Ülkemizde çok seçim yapılıyor. Bu arada Anayasa değişikliği uygulamları vs. insanları yorduğu gibi, siyasi partileri de yoruyor.
Hepsi bu seçim sürecinde büyük paralar harcıyor. İktidar partisi hem kendi parasını hem de devlet bütçesini bitiriyor. Açılışlarını, temel atmalarını bu seçim sürecine denk getirip halkın parasını kendi reklamlarına harcıyor. Halkımız bu toplantılara bazen emirlerle, bazen metazoru, bazen işten çıkarılma korkusu bazen belki beni de işe alırlar umudu ile seçim malzemesi olabiliyor.
Bu propaganda dönemlerinde meydanlarda tutulmuş, bağırması ve slogan atması için görevlendirilmiş grupların dışında halkta bir heyecan yok. Vatandaş geçim sıkıntısından yorulmuş, akşam evine ekmek götürme derdine düşmüş, kirayı nasıl öderim, ilacı nasıl alırım düşüncesiyle konuşmacıları dinlemiyor, söylenilenleri anlamıyor. Sadece düzenleyicilerin meydanı doldurma çabalarına alet oluyor. Konvoyları trafiği kilitliyor.
İktidar 20 yılı aşkın zafer sarhoşluğu ve yorgunluğu ile tükenmişlik yaşıyor.
Muhalefette kaybetmekten yoruldu. Seçim kazanmak için yanlarına almaya çalıştıkları diğer partileri de seçmenler kendi haline bıraktı. Çünkü iktidarı da, muhalefeti de değiştiremiyor. Bir kısır döngüdür giderken ülkede satılmadık yer kalmadığı gibi ekonomik çöküntü yaşanmakta.
İşçi de, emekli de, esnafta memnun değil.
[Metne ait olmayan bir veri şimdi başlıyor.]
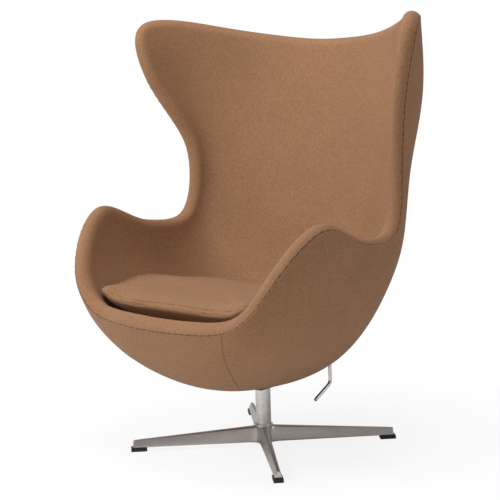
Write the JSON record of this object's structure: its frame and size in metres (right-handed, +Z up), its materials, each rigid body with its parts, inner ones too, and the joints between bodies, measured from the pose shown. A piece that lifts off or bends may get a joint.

Belediye başkanlarının çoğu ya iktidar partisinin mevcut veya eski milletvekillerinden seçilmiş, seçilmeyenlere “ Milletin malı deniz yemeyen domuz” sözü hayata geçirilmiş, makamlar, çifte maaşlar, kamu kurumlarında yönetim üyelikleri, yandaşlara işler dağıtılmaktadır.
Bu arada toplumda saygınlık kazanmış, kültürlü kimselere siyasete uzak durmakta, siyasetin kirli oyunlarında un gibi ufalamak istemekteler. Bu da bizi seçilip yönetenlerin liyakatten uzak, sadece kendi gelecek ve çıkarlarını düşünen rastgele ve düzensiz seçilmişlerin idaresine teslim etmektedir.
“Seçimleri bir anda yaparız ama sonuçlarını bir ömür boyu yaşarız” hayatımızdaki her şey yaptığımız seçimlerin yansımasıdır. Bir seçim yapıldıktan sonra sorumluluğu da kabul etmeliyiz. “Her seçim bir vazgeçiştir ve her vazgeçiş sınırlılıkların ve geçiciliğin farkına varmamızı sağlar” ama yine sandık önümüze geldiğinde takım tutar gibi kötü de yönetse, başka birine elim varmıyor düşüncesi ülkeyi felakete sürüklüyor. “ Çalıyor ama çalışıyor” “Bal tutar parmağını yalıyor” faraziyeleri başımıza kötü işler getiriyor.
“Cahil toplumla seçim yapmak okuma- yazma bilmeyen adama hangi kitabı okuyacağını sormak kadar ahmaklıktır.” Böyle bir seçimle iktidara gelenler, düzenledikleri tiyatro ile halkın egemenliğini çalan zalim ve madrabaz hainlerdir.” Eğitim de cahil bırakıldık, okul yüzü görmeden diplomalar gördük onun için seçtiklerimizde, seçemediklerimizde YORGUN.
Halk yorulmadı, unutmadı. 3YYY (yoksulluk, yolsuzluk, yasaklar) ile mücadele etmeyenlere bir balans, demokrasi ayarı verdi. Bıçak kemiğe dayandı. Boş tencere ile yaşanmayacağını gösteren emekli , işçi,esnaf, öğretmen, gazeteci oyunu ana muhalefet partisine yönlendirdi. CHP genel seçimlere kadar görevini iyi yaparsa iktidar değişebilir. Liyakatli ahlaklı cumhuriyet yanlısı, Atatürk izinde gidenler iktidar olabilir.
Tükenmişlik biter olumlu değişimler yaşarız. Bu AKP’ye bir uyarıdır. Sonuç değil başlangıç olacaktır.